Pesquisadores querem criar um ambiente adequado para a produção de células-tronco hematopoiéticas, precursoras de todos os tipos de células sanguíneas
Um grupo internacional de pesquisadores, entre eles o biomédico brasileiro Alexander Birbrair, do Instituto de Ciências Biológicas da Universidade Federal de Minas Gerais (UFMG), deu um passo importante na tentativa de criar em laboratório um ambiente adequado para o cultivo das chamadas células-tronco hematopoiéticas, precursoras de todos os tipos de células sanguíneas, como hemácias, granulócitos, linfócitos e plaquetas. Em um estudo publicado na edição de março da revista Nature Cell Biology, o grupo analisou o microambiente que abriga esse tipo de célula dentro da medula óssea, um tecido líquido que ocupa a cavidade dos ossos, e identificaram células e sinais químicos responsáveis por sua manutenção.
Há algum tempo se sabe que essas células-tronco se formam durante o desenvolvimento do feto, sobretudo no fígado e no baço. Após o parto, no entanto, elas migram para a medula óssea, onde permanecem em número reduzido. Algumas ficam dormentes e só são ativadas quando precisam formar células novas iguais a elas. Outras são acionadas em casos de emergência e se diferenciam em células mais maduras, como macrófagos e linfócitos.
No estudo publicado na Nature Cell Biology, os pesquisadores verificaram que as células hematopoiéticas inativas estão situadas em uma região da medula óssea próxima a minúsculos vasos sanguíneos chamados arteríolas, e que nas paredes desses vasos estão os pericitos arteriolares, um tipo de célula-tronco mesenquimal com potencial para se diferenciar e formar os tecidos gordurosos, ossos ou músculos.
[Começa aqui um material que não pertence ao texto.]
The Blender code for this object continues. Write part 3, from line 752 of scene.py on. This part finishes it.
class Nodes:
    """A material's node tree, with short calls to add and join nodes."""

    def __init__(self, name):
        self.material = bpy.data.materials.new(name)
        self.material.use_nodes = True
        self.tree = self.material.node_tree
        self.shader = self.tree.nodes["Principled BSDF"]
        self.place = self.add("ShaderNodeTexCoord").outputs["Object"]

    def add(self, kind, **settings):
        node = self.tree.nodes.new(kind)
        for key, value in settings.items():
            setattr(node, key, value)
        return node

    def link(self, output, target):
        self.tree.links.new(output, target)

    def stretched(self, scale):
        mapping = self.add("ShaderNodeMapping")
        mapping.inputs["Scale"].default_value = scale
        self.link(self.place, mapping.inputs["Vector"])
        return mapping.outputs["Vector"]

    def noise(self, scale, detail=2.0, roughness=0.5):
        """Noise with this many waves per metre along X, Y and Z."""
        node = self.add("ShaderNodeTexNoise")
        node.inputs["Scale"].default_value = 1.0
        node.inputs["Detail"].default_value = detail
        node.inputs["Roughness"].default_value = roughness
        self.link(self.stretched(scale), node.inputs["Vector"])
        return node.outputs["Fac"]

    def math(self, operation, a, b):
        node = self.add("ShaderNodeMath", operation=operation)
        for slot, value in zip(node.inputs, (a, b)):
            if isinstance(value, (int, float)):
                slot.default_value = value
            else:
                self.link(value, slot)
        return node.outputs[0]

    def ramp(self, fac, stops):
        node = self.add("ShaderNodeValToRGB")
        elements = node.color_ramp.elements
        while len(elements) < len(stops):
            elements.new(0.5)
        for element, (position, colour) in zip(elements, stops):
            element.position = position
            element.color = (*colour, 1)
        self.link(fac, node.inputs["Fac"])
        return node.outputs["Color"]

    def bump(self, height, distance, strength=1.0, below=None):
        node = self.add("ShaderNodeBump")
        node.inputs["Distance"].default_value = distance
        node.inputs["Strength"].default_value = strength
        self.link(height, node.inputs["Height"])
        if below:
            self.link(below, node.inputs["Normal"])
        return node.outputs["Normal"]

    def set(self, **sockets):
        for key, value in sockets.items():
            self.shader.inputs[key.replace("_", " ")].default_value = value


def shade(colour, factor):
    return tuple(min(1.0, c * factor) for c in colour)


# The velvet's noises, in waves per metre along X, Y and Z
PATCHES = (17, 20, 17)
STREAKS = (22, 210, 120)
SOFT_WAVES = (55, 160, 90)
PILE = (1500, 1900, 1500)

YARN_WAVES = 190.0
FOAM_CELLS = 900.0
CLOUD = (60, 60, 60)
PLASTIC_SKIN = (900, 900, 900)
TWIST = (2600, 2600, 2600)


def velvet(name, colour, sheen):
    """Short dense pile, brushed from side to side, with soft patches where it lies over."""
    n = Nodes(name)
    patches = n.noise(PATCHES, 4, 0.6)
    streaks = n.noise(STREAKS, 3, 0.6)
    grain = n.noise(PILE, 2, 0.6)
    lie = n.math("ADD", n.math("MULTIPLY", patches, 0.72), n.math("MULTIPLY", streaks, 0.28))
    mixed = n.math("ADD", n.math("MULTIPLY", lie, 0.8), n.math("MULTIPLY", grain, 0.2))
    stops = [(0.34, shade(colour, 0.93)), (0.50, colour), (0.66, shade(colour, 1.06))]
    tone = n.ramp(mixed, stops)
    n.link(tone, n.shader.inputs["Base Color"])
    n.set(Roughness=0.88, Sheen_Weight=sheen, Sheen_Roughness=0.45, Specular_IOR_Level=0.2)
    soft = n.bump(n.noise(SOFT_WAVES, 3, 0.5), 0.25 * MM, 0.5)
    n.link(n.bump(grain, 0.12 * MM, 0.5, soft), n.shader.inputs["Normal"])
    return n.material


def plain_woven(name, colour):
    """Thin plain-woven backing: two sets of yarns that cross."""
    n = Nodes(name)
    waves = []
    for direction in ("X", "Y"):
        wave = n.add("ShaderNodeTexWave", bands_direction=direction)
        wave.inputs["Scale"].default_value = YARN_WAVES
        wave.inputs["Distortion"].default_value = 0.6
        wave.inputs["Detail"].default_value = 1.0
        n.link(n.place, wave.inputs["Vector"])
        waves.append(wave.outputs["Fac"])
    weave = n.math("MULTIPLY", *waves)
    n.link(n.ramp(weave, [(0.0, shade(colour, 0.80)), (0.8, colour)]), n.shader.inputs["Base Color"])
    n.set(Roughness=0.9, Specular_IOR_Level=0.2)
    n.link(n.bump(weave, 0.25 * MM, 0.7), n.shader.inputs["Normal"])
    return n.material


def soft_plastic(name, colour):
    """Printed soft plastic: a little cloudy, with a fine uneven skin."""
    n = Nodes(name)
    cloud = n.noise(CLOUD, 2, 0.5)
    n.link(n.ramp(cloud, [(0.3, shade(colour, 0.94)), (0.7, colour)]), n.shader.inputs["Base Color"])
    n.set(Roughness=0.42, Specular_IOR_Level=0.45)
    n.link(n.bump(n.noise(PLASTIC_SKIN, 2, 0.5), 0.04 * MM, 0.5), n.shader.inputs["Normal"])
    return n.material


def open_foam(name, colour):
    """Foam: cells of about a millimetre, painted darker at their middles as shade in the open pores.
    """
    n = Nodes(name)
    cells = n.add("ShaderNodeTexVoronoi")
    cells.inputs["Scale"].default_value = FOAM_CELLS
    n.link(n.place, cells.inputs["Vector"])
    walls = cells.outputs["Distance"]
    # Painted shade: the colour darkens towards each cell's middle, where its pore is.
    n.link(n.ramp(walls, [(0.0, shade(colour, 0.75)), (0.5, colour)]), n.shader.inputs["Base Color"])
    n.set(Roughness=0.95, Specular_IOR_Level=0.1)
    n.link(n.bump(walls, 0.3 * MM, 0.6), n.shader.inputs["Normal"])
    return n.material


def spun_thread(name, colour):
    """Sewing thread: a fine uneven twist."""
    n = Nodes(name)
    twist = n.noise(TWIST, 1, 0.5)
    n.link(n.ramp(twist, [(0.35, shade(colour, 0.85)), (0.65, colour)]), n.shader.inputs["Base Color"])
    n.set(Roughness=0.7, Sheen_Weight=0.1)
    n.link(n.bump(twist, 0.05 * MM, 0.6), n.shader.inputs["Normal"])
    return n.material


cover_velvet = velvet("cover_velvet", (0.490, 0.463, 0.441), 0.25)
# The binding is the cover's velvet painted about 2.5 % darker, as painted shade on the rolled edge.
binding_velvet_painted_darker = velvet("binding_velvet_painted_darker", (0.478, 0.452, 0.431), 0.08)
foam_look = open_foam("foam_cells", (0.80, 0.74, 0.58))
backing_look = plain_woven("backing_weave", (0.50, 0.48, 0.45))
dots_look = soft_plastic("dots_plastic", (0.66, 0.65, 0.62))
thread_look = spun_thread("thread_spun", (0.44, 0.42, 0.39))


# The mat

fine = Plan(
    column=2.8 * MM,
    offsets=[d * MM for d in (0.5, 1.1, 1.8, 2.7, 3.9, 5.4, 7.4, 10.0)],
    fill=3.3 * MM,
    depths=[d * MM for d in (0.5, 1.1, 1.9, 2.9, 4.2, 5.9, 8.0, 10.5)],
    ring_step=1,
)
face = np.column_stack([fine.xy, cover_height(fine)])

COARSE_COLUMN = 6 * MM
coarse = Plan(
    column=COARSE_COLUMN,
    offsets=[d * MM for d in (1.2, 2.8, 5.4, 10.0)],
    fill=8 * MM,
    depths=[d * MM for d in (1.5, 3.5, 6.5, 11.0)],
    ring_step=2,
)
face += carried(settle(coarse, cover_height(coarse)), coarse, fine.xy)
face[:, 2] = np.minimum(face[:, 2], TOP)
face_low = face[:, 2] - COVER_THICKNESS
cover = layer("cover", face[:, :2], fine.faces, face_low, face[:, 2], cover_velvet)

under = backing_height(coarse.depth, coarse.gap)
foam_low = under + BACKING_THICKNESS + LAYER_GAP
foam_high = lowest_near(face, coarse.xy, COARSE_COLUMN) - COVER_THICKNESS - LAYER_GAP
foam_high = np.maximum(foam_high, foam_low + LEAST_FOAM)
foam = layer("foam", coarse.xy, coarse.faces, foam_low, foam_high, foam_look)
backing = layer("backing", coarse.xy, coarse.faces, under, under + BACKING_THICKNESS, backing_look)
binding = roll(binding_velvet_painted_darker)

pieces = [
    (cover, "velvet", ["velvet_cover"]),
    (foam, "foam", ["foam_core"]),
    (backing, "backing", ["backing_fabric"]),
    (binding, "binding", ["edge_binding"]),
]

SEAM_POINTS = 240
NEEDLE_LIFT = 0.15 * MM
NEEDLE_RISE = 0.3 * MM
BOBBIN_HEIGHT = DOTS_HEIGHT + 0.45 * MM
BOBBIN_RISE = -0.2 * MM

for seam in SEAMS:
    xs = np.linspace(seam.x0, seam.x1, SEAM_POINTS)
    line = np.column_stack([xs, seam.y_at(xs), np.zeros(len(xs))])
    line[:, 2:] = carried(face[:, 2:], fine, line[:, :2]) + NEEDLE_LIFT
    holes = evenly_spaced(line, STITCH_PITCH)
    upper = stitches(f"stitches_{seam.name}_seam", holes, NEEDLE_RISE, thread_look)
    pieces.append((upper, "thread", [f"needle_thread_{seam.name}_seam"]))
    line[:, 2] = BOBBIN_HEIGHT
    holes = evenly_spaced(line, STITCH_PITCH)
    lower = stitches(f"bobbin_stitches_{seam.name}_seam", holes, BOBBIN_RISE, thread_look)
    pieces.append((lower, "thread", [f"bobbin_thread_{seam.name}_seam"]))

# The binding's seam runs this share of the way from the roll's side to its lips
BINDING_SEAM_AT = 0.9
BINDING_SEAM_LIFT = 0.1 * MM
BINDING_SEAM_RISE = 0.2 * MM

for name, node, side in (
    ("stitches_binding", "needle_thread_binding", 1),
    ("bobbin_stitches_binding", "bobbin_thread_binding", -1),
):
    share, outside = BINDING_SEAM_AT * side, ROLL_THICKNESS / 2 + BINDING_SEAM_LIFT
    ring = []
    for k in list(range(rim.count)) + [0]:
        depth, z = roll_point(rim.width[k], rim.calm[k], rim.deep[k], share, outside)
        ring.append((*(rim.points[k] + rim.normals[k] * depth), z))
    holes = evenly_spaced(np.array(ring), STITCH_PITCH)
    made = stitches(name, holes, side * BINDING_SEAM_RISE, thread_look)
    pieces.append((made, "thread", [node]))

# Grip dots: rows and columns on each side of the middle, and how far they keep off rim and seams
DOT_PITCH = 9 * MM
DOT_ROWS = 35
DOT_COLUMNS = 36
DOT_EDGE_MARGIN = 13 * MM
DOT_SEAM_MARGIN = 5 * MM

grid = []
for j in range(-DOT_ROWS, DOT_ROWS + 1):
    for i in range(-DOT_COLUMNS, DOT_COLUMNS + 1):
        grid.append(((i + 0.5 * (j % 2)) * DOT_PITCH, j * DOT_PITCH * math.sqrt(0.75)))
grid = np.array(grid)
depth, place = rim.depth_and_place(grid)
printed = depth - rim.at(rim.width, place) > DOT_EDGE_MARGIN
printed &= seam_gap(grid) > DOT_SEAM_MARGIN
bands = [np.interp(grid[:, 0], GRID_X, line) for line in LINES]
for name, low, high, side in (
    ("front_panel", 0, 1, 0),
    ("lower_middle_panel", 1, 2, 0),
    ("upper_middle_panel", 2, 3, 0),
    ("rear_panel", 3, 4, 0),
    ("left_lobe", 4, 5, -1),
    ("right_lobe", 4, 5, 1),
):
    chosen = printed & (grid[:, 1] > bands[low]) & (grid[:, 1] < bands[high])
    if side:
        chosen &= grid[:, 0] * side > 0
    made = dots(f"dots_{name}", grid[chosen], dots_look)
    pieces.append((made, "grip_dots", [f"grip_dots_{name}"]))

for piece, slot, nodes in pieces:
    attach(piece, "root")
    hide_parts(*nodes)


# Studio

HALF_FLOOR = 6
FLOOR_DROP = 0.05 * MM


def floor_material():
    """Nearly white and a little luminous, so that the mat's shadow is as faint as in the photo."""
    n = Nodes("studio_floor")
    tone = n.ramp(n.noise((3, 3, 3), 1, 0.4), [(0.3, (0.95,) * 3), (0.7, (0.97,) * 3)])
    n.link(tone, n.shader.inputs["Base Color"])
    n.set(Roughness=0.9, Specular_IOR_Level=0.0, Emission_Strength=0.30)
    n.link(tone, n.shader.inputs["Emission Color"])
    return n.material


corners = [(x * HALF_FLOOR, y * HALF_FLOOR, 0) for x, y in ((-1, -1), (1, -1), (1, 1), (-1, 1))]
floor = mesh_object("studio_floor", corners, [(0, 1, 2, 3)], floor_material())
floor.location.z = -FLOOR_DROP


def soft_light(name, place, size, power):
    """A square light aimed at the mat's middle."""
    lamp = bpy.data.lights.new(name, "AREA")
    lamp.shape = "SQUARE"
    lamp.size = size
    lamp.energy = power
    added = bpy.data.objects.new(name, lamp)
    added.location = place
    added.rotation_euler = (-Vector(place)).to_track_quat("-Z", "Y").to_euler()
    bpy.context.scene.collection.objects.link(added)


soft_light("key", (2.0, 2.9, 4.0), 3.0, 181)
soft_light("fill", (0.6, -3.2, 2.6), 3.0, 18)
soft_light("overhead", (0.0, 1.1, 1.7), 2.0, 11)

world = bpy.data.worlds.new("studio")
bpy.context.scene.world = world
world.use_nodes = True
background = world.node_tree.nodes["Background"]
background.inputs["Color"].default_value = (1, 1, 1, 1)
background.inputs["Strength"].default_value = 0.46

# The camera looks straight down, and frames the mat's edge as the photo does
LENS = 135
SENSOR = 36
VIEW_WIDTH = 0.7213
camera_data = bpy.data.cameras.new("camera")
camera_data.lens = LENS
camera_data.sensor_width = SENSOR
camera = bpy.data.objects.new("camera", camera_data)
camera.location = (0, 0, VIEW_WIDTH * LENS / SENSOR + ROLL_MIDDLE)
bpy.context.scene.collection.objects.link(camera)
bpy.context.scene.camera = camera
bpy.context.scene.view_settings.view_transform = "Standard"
Ao analisá-los em detalhe, os pesquisadores constataram que os pericitos produzem uma citocina — molécula responsável pela comunicação entre células — chamada CXCL12. Para melhor investigar sua função, desenvolveram testes com camundongos com uma alteração genética que impedia que seus pericitos produzissem a CXCL12. Verificaram que, nesse caso, as células-tronco hematopoiéticas desapareciam, e as poucas que sobraram perdiam a capacidade de se especializar em células do sangue. “Os resultados sugerem que os pericitos, por meio da produção da CXCL12, são importantes na manutenção das células hematopoiéticas dentro da medula óssea”, diz Birbrair.
As células-tronco hematopoiéticas são importantes no tratamento da leucemia, um tipo de câncer que acomete os glóbulos brancos. “Em muitos casos, no entanto, o transplante dessas células não é suficiente para restabelecer a função medular e imune do indivíduo, de modo que muitos precisam de um segundo transplante de medula”, explica Birbrair. O problema é que é difícil encontrar doadores compatíveis e a quantidade de células disponíveis na medula tende a ser pequena. Outro complicador é que, diferentemente de outras células-tronco, as hematopoiéticas ainda não são obtidas por multiplicação in vitro porque, quando reproduzidas artificialmente, perdem a capacidade de se diferenciar em células sanguíneas.
Para Birbrair, os resultados do estudo ampliam as perspectivas de se criar um ambiente adequado para a produção dessas células. “A possibilidade de cultivar células-tronco hematopoiéticas em ambiente artificial pode levar à criação de bancos dessa célula, o que facilitaria o tratamento de pacientes com leucemia”, destaca. “Precisamos antes compreender como elas funcionam em seu microambiente dentro dos ossos.” A partir dos resultados obtidos, o grupo pretende iniciar os primeiros estudos para mimetizar o microambiente da medula óssea e tentar multiplicar essas células-tronco em laboratório.
Artigo científico
ASADA, N .et al. Differential cytokine contributions of perivascular haematopoietic stem cell niches. Nature Cell Biology. v. 19, n. 3, p. 214–23. mar. 2017.